Retail investors, who bought an unprecedented amount of shares in Paytm’s parent One 97 Communications Ltd., have seen more than 35% of their value wiped out in just two trading sessions. Further losses may be in store if the stock slumps from its Monday closing price of 1,359.6 rupees to the 1,200 rupees predicted by Macquarie Group Ltd., .
“The event in a way will nudge people to be cautious and not take the market for granted by blindly placing bets," said Gopal Agrawal, managing director and co-head of investment banking at Edelweiss Financial Services Ltd. “It is important that a company’s story and prospects are well understood by investors."
India’s equity markets have been on a tear this year, buoyed by a central bank that slashed interest rates to a record low and millions of new individual investors seeking higher returns in riskier assets. The rally has encouraged at least half-a-dozen technology startups to seek public listings, including SoftBank Group Corp.-backed Oyo Hotels & Homes and logistics provider Delhivery Pvt.
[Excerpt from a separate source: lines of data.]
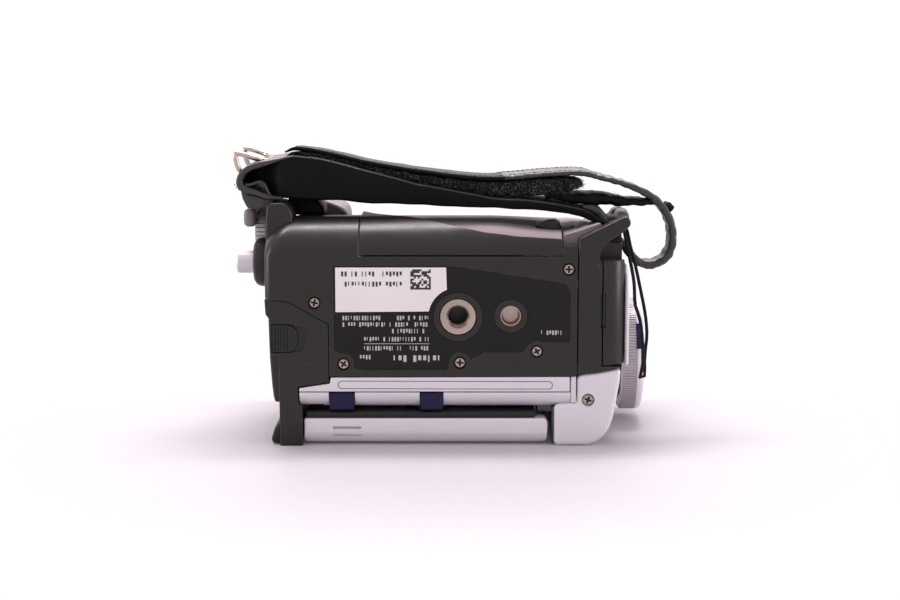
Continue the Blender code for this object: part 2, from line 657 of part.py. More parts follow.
def lens():
    centre = (LENS_Y, LENS_Z)
    turned("lens_ring", "X", centre, [(14.6, LENS_REAR_X), (LENS_RING_R - 0.5, LENS_REAR_X),
                                      (LENS_RING_R, 53.2), (LENS_RING_R, 57.4), (LENS_RING_R - 0.6, 57.8),
                                      (LENS_RING_R - 0.7, 59.2), (LENS_RING_R - 1.6, LENS_FRONT_X),
                                      (15.2, LENS_FRONT_X - 0.4)], "silver_paint", 40)
    glass = [(9.0, 53.4), (9.0, 55.0), (7.0, 55.8), (4.0, 56.4), (0.0, 56.6), (0.0, 53.4)]
    turned("lens_glass_front", "X", centre, glass, "lens_glass", 32)
    block = turned("lens_block", "X", centre, [(9.3, 54.8), (13.6, 58.2), (13.6, 37.0), (6.0, 36.0), (6.0, 8.4),
                                               (4.6, 8.4), (4.6, 36.8), (9.3, 38.6)], "black_plastic", 32)
    join(block, box("sensor_board", (4.0, 38.5, 14.9), (9.0, 53.5, 28.0)))


# ---------------------------------------------------------------- rear: battery, viewfinder, controls

def battery(holder):
    outline = [(-41.4, 13.2), (-54.6, 13.2), (-56.6, 16.5), (-57.6, 21.0), (-58.0, 27.0), (-58.2, 38.0),
               (-58.0, 43.0), (-57.0, 44.2), (-41.4, 44.2)]
    pack = prism("battery_pack", outline, "Y", 3.2, 45.0, "casing_grey", 0.8, 1, parent=holder)
    box("battery_terminal_plate", (-38.9, 7.5, 14.9), (-37.6, 44.0, 44.0), "black_plastic")
    return pack


def battery_release(holder):
    outline = [(-57.0, 29.1), (-51.0, 29.1), *arc((-51.6, 33.25), (3.0, 4.1), -70, 70, 6), (-51.0, 37.4),
               (-57.0, 37.4)]
    return prism("battery_release_slider", outline, "Y", -0.6, 1.1, "black_plastic", 0.3, 1, parent=holder)


def viewfinder(holder):
    sleeve = box("viewfinder_sleeve", (-54.4, 47.0, 15.4), (-36.0, 72.0, 43.5), "silver_paint", 0.8, 1)
    cut(sleeve, box("sleeve_bore", (-60, 49.2, 17.3), (-30, 70.4, 41.5)))
    tube = box("viewfinder_tube", (-55.6, 49.7, 17.8), (-24, 69.9, 41.0), "black_plastic", 2.5, 2,
               parent=holder)
    cut(tube, cylinder("tube_bore", "X", (60.7, 29.2), -70, -30, 7.4))
    cup = prism("eyecup", [*arc((60.7, 29.2), (11.6, 12.6), 0, 345, 23)], "X", -60.4, -55.9, "rubber", 1.4,
                parent=holder)
    cut(cup, cylinder("cup_bore", "X", (60.7, 29.2), -70, -50, 8.2))
    cylinder("eyepiece_lens", "X", (60.7, 29.2), -57.0, -54.0, 7.1, "lens_glass", parent=holder, edge=0.5)
    return sleeve


def rear_controls(dial_axis, record_axis, stick_axis):
    turned("record_button_ring", "X", RECORD, [(4.0, -63.5), (5.6, -63.5), (7.2, -62.4), (RECORD_RING_R, -61.0),
                                               (RECORD_RING_R, -59.0), (4.0, -59.0)], "black_plastic")
    button = cylinder("record_button", "X", RECORD, -69.0, -60.4, RECORD_R, "silver_paint", edge=0.7,
                      parent=record_axis)
    join(button, cylinder("record_stem", "X", RECORD, -61.0, -56.0, 1.8))
    dial = cylinder("mode_dial", "X", DIAL, -63.4, -59.6, DIAL_R, "silver_paint", 32, edge=0.5,
                    parent=dial_axis)
    join(dial, cylinder("dial_shaft", "X", DIAL, -60.0, -56.0, 1.8))
    stick = cylinder("joystick", "X", JOYSTICK, -61.8, -59.4, 4.2, "black_plastic", edge=0.9,
                     parent=stick_axis)
    join(stick, cylinder("joystick_stem", "X", JOYSTICK, -60.0, -56.2, 2.0))


def top_controls(zoom_axis, photo_axis):
    pivot_x, pivot_z = ZOOM_PIVOT
    lever = cylinder("zoom_lever", "Y", ZOOM_PIVOT, TOP_Y + GAP, TOP_Y + 3.0, 6.4, "silver_paint", edge=0.8,
                     parent=zoom_axis)
    finger = box("zoom_finger", (pivot_x - 2, TOP_Y + GAP, pivot_z + 2), (pivot_x + 2, TOP_Y + 3.6, 63.0),
                 edge=0.7)
    join(lever, finger, cylinder("zoom_post", "Y", ZOOM_PIVOT, 72.0, TOP_Y + 1, 1.9))
    cylinder("photo_button", "Y", PHOTO, 74.2, TOP_Y + 1.6, 3.4, "silver_paint", edge=0.6,
             parent=photo_axis)
    box("microphone_grille", (24.3, 73.2, 30.3), (43.7, TOP_Y + 0.2, 41.7), "black_plastic", 0.6, 1)


def side_buttons(holders):
    for name, x in SIDE_BUTTONS.items():
        cylinder(name, "Z", (x, SIDE_BUTTON_Y), 12.1, 15.6, 2.4, "black_plastic", 16, 0.4,
                 parent=holders[name])


# ---------------------------------------------------------------- fasteners and fittings

def fittings():
    for name, place in SCREWS.items():
        screw = cylinder(name, "Y", place, 0.15, 1.1, SCREW_R, "nickel", 12, 0.25)
        join(screw, cylinder(name + "_shank", "Y", place, 0.8, 2.9, 0.8, sides=8))
    turned("tripod_socket", "Y", SOCKET, [(3.8, 0.0), (SOCKET_R - 0.3, 0.0), (SOCKET_R, 0.3), (SOCKET_R, 8.4),
                                          (THREAD_R, 8.4), (THREAD_R, 0.9)], "nickel", 32)
    turned("pin_hole_cup", "Y", PIN_HOLE, [(PIN_R - 0.4, 0.3), (PIN_R, 0.3), (PIN_R, 5.4), (0.0, 5.4),
                                           (0.0, 4.8), (PIN_R - 0.4, 4.8)], "nickel", 24)


def jacks(cover_axis):
    block = box("terminal_block", (44.2, 3.4, 26.0), (BAND_FRONT_X, 8.6, 56.6), "black_plastic")
    for number, z in enumerate((31.0, 40.5, 50.0)):
        cut(block, cylinder(f"socket_{number}", "Y", (47.3, z), 2, 7.5, 2.2, sides=16))
    cover = box("jack_cover", (44.1, 0.1, 25.4), (BAND_FRONT_X, 1.9, 56.8), "casing_grey", 0.5, 1,
                parent=cover_axis)
    return cut(cover, box("nail_slot", (43.5, -1, 36.6), (44.7, 0.8, 46.9)))


# ---------------------------------------------------------------- strap and cord

def strap():
    lug = box("rear_strap_lug", (-66.6, 15, 65.2), (-64.4, 46.0, 77.0), "casing_grey", 0.8, 1)
    join(lug, box("lug_bracket", (-66.6, 43.5, 65.2), (REAR_X - GAP, 48.0, 70.0), edge=0.8, segments=1))
    pad = [(-67.6, 71.4), (-68.3, 74.3), (-69.2, 77.7), (-69.3, 80.4), (-68.2, 82.8), (-65.7, 84.4),
           (-60.5, 86.0), (-54.6, 88.2), (-49.6, 88.4), (-40.4, 85.0), (-26.2, 80.2), (-7.4, 77.1),
           (10.3, 74.9), (27.0, 73.7), (36.0, 72.0), (36.0, 70.0), (26.7, 70.9), (10.1, 71.9),
           (-7.3, 72.5), (-26.0, 73.1), (-36.1, 74.2), (-56.0, 74.4), (-60.0, 72.6), (-63.0, 71.4)]
    cut(prism("strap_pad", pad, "Y", 11.0, 41.0, "strap_leather", 0.8, 1),
        box("sleeve_slot", (-66.9, 8, 68), (-64.1, 49, 77.6)))
    tape = [(-48.7, 88.8), (-40.4, 87.1), (-26.2, 83.6), (-11.7, 81.4), (0.7, 79.9), (10.3, 79.1),
            (26.9, 80.3), (38.4, 80.5), (38.4, 77.4), (27.0, 76.3), (10.3, 75.7), (0.7, 76.9),
            (-11.7, 78.5), (-26.2, 80.9), (-40.4, 85.9)]
    prism("strap_hook_tape", tape, "Y", 17.4, 37.6, "hook_fabric")
    ribbon("strap_band", [(-54.4, 89.7), (-49.6, 89.9), (-40.4, 88.3), (-33.3, 86.4), (-26.2, 84.8),
                          (-11.7, 82.6), (0.7, 81.2), (10.2, 80.3), (19.2, 80.9), (26.9, 81.7), (37.7, 82.2),
                          (43.9, 80.9), (52.9, 78.6), (59.5, 75.5), (63.2, 72.1), (65.5, 68.7), (66.8, 63.7),
                          (66.5, 59.7), (64.1, 56.5), (60.4, 55.0), (56.0, 55.3), (53.2, 56.8), (50.7, 60.0),
                          (49.1, 62.5), (46.3, 65.9), (42.8, 68.4), (37.4, 70.9)], 1.6, 17.0, 38.0,
           "strap_leather", 44)
    tongue = [(37.2, 75.4), (44.2, 75.0), (53.6, 74.3), (58.9, 74.0), (58.9, 71.9), (53.6, 71.8),
              (44.3, 72.2), (37.2, 72.6)]
    prism("strap_tongue", tongue, "Y", 18.0, 37.0, "strap_leather")


def buckle():
    """The bent wire loop that holds the strap's rear end."""
    near, far = 14.0, 40.0
    side = [(-67.9, 85.2), (-68.9, 89.2), (-67.8, 89.7), (-57.6, 88.3)]
    loop = [(x, near, z) for x, z in side] + [(x, far, z) for x, z in side[::-1]]
    wire("strap_buckle", loop, 0.6, "chrome_wire", closed=True)


CORD_ROUTE = [
    (51.4, 13.6, 64.6), (52.3, 13.4, 60.0), (53.3, 13.0, 55.2), (54.5, 12.8, 48.6), (54.9, 12.6, 42.0),
    (56.5, 12.6, 37.0), (57.3, 12.6, 30.4), (57.6, 12.8, 23.5), (57.5, 13.2, 20.4), (57.8, 14.0, 18.6),
    (58.5, 14.6, 19.6), (58.2, 14.6, 23.8), (58.6, 14.6, 28.5), (58.9, 14.6, 32.3), (58.3, 14.6, 38.5),
    (56.7, 14.8, 46.4), (55.1, 15.0, 53.6), (53.4, 15.4, 60.0), (52.6, 15.4, 64.4),
]


def cord():
    wire("wrist_cord", CORD_ROUTE, 0.55, "cord_fabric", 44)


# ---------------------------------------------------------------- the camcorder

def build():
    holes = screw_holes()
    main_casing(holes)
    underside_plate(holes)
    top_cover()
    side_shell()
    side_trim()
    navy_insert()
    front_housing(holes)
    front_band()
    front_panel()
    rear_cover()
    grip_front_plate()

    cassette_door(empty("door_axis", DOOR_HINGE, FRAME))
    tape_drive()
    eject_lever(empty("lever_axis", (26.0, 16.0, 66.0), FRAME))
    screen_panel(empty("screen_axis", SCREEN_HINGE, FRAME))
    lens()

    battery(empty("battery_axis", (-50.0, 24.0, 28.0), FRAME))
    battery_release(empty("release_axis", (-54.0, 0.0, 32.5), FRAME))
    viewfinder(empty("viewfinder_axis", (-40.0, 60.7, 29.2), FRAME))
    rear_controls(empty("dial_axis", (-61.5, *DIAL), FRAME), empty("record_axis", (-64.0, *RECORD), FRAME),
                  empty("joystick_axis", (-60.5, *JOYSTICK), FRAME))
    top_controls(empty("zoom_axis", (ZOOM_PIVOT[0], TOP_Y, ZOOM_PIVOT[1]), FRAME),
                 empty("photo_axis", (PHOTO[0], TOP_Y, PHOTO[1]), FRAME))
    side_buttons({name: empty(name + "_axis", (x, SIDE_BUTTON_Y, 13.0), FRAME)
                  for name, x in SIDE_BUTTONS.items()})
    fittings()
    jacks(empty("jack_cover_axis", (49.5, 1.0, 41.0), FRAME))
    strap()
    buckle()
    cord()


build()
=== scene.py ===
"""Looks of the compact tape camcorder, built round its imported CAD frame.

Lengths in the calls below are millimetres in the CAD's drawing frame: x = 0 and z up from the
resting surface at the tripod socket's axis, y = 0 on the underside. at() turns them into metres.
"""

import json
import math
import random

import bmesh
import bpy
from mathutils import Matrix, Vector, noise


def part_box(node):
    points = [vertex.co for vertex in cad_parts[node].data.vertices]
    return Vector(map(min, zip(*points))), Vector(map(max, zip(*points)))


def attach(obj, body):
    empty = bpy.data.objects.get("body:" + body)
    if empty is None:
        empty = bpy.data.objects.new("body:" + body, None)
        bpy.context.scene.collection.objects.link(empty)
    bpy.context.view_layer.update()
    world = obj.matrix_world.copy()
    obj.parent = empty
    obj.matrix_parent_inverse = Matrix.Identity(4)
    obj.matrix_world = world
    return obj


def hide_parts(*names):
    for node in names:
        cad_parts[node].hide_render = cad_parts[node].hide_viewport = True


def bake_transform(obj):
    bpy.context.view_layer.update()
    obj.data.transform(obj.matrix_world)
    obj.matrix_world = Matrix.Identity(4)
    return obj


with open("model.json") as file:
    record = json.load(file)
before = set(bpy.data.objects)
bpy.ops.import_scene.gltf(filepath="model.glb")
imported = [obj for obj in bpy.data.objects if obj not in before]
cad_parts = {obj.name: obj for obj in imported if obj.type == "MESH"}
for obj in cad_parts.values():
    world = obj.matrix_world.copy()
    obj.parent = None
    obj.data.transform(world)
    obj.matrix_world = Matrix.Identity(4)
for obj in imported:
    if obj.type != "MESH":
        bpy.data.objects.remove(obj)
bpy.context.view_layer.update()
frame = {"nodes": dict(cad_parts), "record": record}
NODES = frame["nodes"]

MM = 0.001
socket_low, socket_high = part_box("tripod_socket")
ORIGIN = Vector(((socket_low.x + socket_high.x) / 2, socket_low.y, 0.0))


def at(x, y, z):
    return ORIGIN + Vector((x, y, z)) * MM


def linked(name, data):
    thing = bpy.data.objects.new(name, data)
    bpy.context.scene.collection.objects.link(thing)
    return thing


# ------------------------------------------------------------------ camera, light and floor

CAMERA_PLACE = (-2.424, -553.833, 122.938)
CAMERA_PITCH = 82.0
LENS_MM, SENSOR_MM = 73.92, 36.0
ROOM_TINT = (1.0, 0.965, 1.0, 1.0)
ROOM_LIGHT, ROOM_SEEN = 0.77, 1.06  # how brightly the white room lights the object, and how it is seen
LAMP_TINT = (1.0, 0.92, 0.945)


def camera():
    data = bpy.data.cameras.new("camera")
    data.lens = LENS_MM
    data.sensor_width = SENSOR_MM
    data.clip_start = 0.01
    view = linked("camera", data)
    view.location = at(*CAMERA_PLACE)
    view.rotation_euler = (math.radians(CAMERA_PITCH), 0.0, 0.0)
    bpy.context.scene.camera = view


def softbox(name, place, target, size, power):
    data = bpy.data.lights.new(name, "AREA")
    data.shape = "RECTANGLE"
    data.size, data.size_y = size[0] * MM, size[1] * MM
    data.energy = power
    data.color = LAMP_TINT
    light = linked(name, data)
    light.location = at(*place)
    light.rotation_euler = (at(*target) - at(*place)).to_track_quat("-Z", "Y").to_euler()


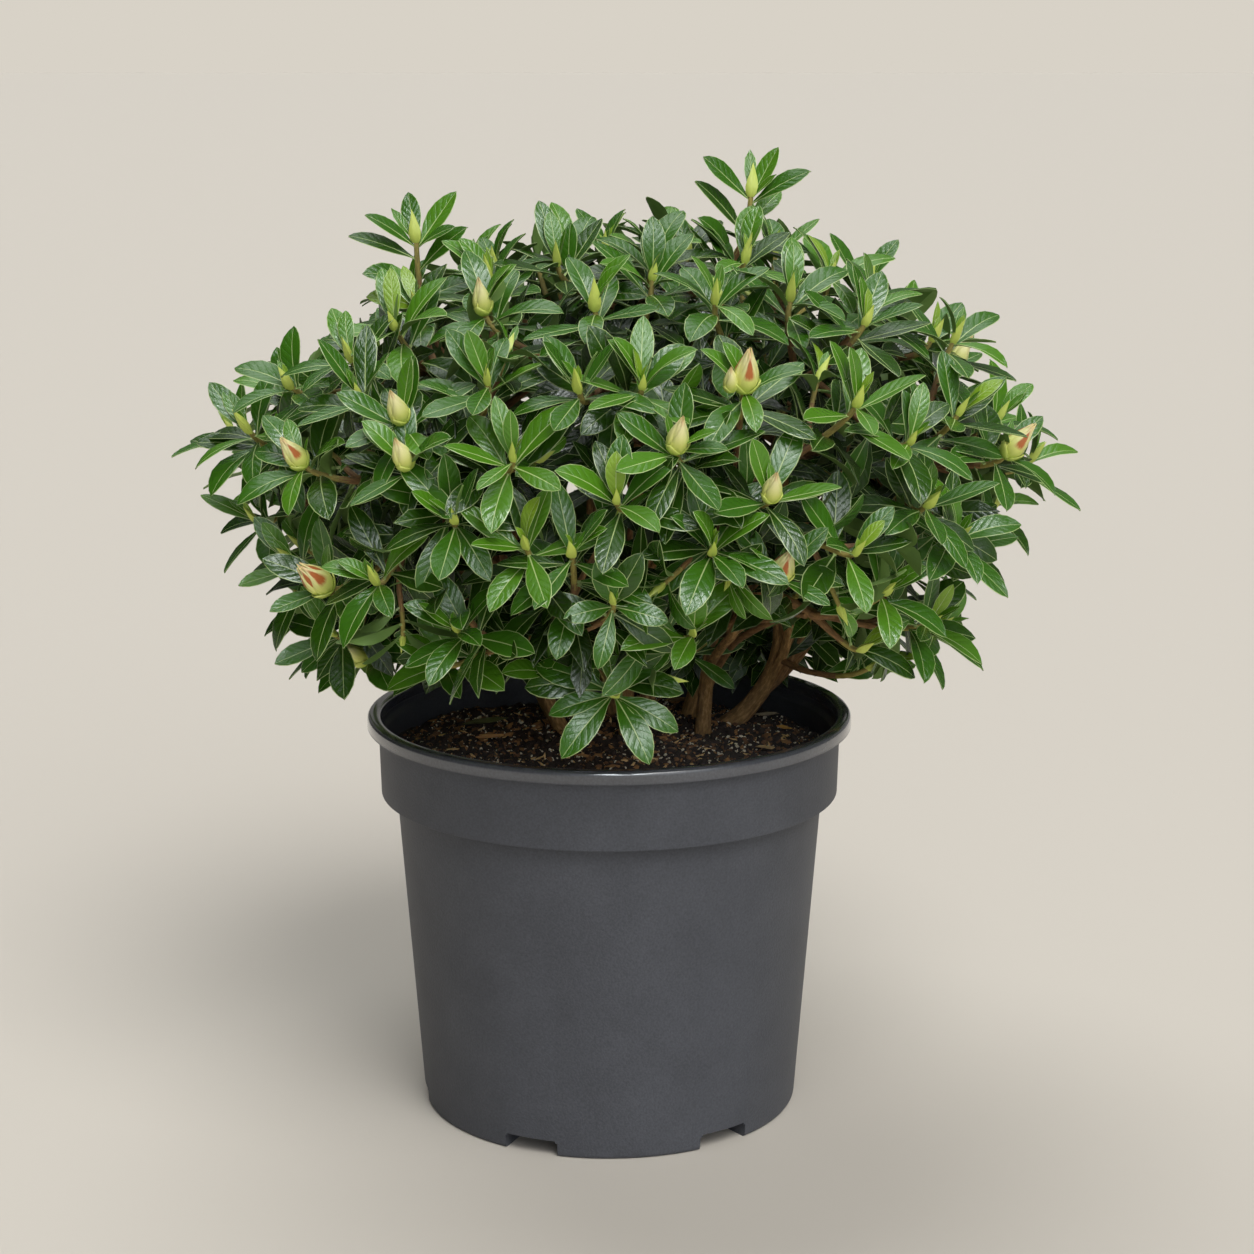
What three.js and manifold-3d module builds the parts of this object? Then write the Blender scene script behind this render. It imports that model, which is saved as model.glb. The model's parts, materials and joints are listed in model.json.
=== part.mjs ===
// A potted evergreen azalea: a round nursery pot filled with compost, a clump of
// woody stems, and a broad crown of shoots that each end in a whorl of leaves.
// Lengths are millimetres and angles are degrees. The origin is the middle of the
// pot's underside, +Z is up and the front of the plant faces -Y.
import * as THREE from "three";
import { mergeVertices } from "three/addons/utils/BufferGeometryUtils.js";
import Module from "manifold-3d";

const wasm = await Module();
wasm.setup();

// Clearance between neighbouring solids.
const GAP = 0.3;
const SEED = 2068;

const POT = {
  height: 216,
  lipRadius: 130,
  lipDepth: 7,
  lipRound: 1.6,
  mouthRadius: 122.5,
  bandTopRadius: 124,
  bandFootRadius: 123,
  bandFootHeight: 173,
  bandBevel: 2,
  bodyTopRadius: 114.8,
  footRadius: 101.8,
  footBevel: 3,
  wall: 2.5,
  floor: 12,
  shoulderRise: 6,
  ledgeRadius: 120,
  ledgeDrop: 9,
  segments: 32,
};

const DRAIN = { count: 6, heading: 6.4, width: 30, height: 8.7, innerRadius: 60 };

const SOIL = { height: 195.5, flatRadius: 82, edgeDrop: 2, wallGap: 0.4 };

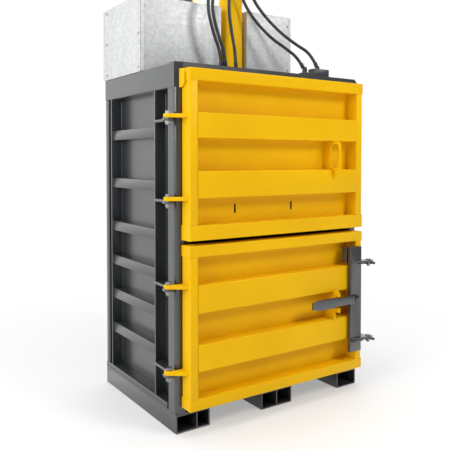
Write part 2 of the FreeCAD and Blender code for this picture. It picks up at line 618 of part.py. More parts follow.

At least some of the IPO prospects that have been “on the periphery" and looking to benefit from the flood of transactions, may now rethink the timing and pricing of their issues, Agrawal said.
Firms in the South Asian nation have raised about $15 billion through IPOs this year, already an annual record by total proceeds. Critics have been questioning valuations on some of these IPOs, given they are still loss-making companies.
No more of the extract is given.